- Theatrical release poster

Japanese name
- Kanji: 白昼の通り魔
- Directed by: Nagisa Ōshima
- Written by: Tsutomu Tamura; Taijun Takeda (story);
- Produced by: Masayuki Nakajima
- Starring: Kei Satō; Saeda Kawaguchi; Akiko Koyama; Rokkō Toura; Fumio Watanabe;
- Cinematography: Akira Takada
- Edited by: Keiichi Uraoka
- Music by: Hayashi Hikaru
- Distributed by: Shochiku
- Release date: 15 July 1966 (Japan);
- Running time: 99 minutes
- Country: Japan
- Language: Japanese

= Violence at Noon =

1966 Japanese film by Nagisa Ōshima

Violence at Noon (白昼の通り魔, Hakuchū no tōrima), also titled Violence at High Noon, is a 1966 Japanese crime drama film directed by Nagisa Ōshima.

==Plot==
After housemaid Shino is attacked and tied up and her employer raped and murdered, it turns out that Shino and the intruder, serial killer Eisuke, are from the same rural village.
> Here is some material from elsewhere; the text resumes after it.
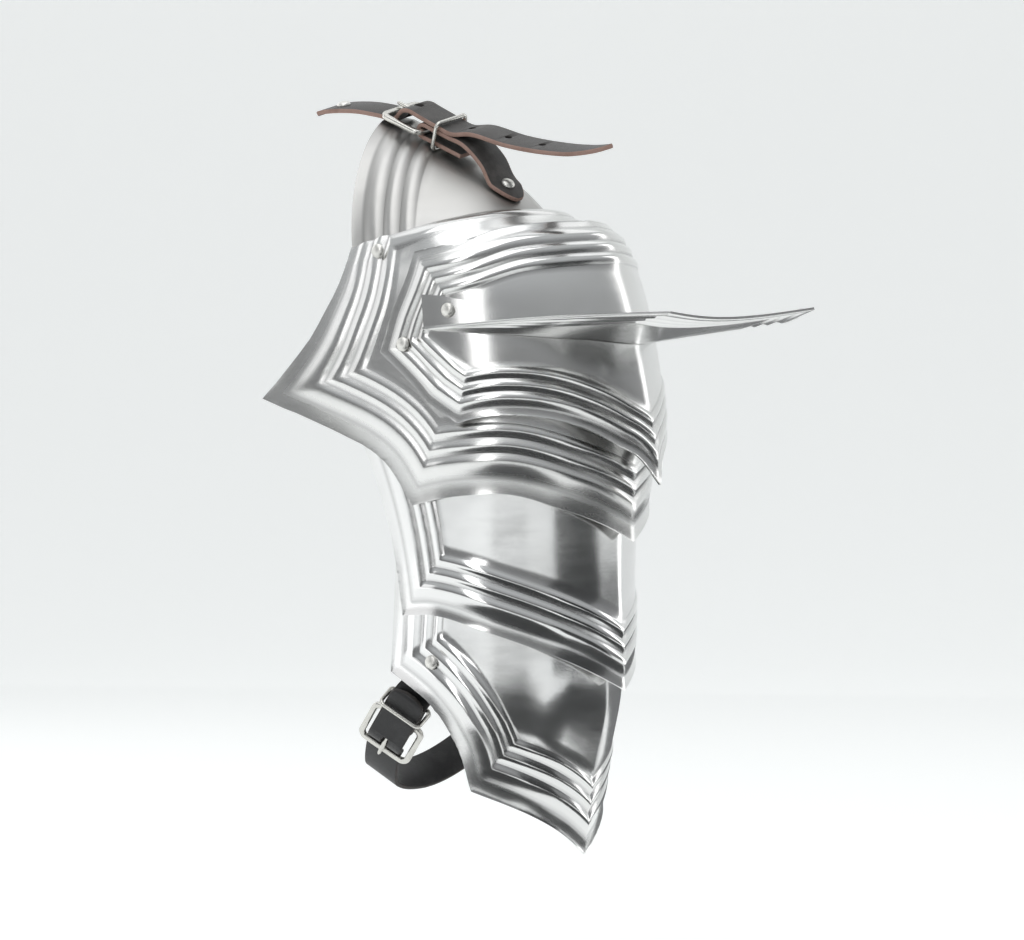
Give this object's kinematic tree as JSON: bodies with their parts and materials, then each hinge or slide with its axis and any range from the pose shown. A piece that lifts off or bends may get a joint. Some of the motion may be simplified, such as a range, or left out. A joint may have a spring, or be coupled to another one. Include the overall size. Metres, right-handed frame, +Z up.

Shino pretends not to be sure about Eisuke's identity and, with the police on her track, travels to Osaka to meet Mrs. Kura, Eisuke's wife. In a series of flashbacks it is revealed that Shino, the sole survivor of a shinjū with her lover Genji, was raped afterwards by Eisuke while being unconscious. Village teacher Kura, Genji's former lover, married Eisuke despite her knowledge of his deed, and kept his identity a secret although she knew of his crimes. Back in the present, Shino convinces Kura to turn Eisuke over to the police. After his death sentence, Kura talks Shino into committing suicide with her, which she regards as the last logical act. Kura dies, and Shino is again the sole survivor of a double suicide attempt.

==Cast==
- Kei Satō as Eisuke Oyamada
- Saeda Kawaguchi as Shino Shinozaki
- Akiko Koyama as Matsuko Kura
- Rokkō Toura as Genji Hyuga
- Fumio Watanabe as Detective Haraguchi
- Taiji Tonoyama as Principal

==Production==
Consisting of over 2,000 single shots, Violence at Noon was once considered the most highly edited work in Japanese film history.

==Legacy==
Violence at Noon was presented at retrospectives on Ōshima at the Museum of Modern Art, the Berkeley Art Museum and Pacific Film Archive, the Harvard Film Archive and the Toronto International Film Festival.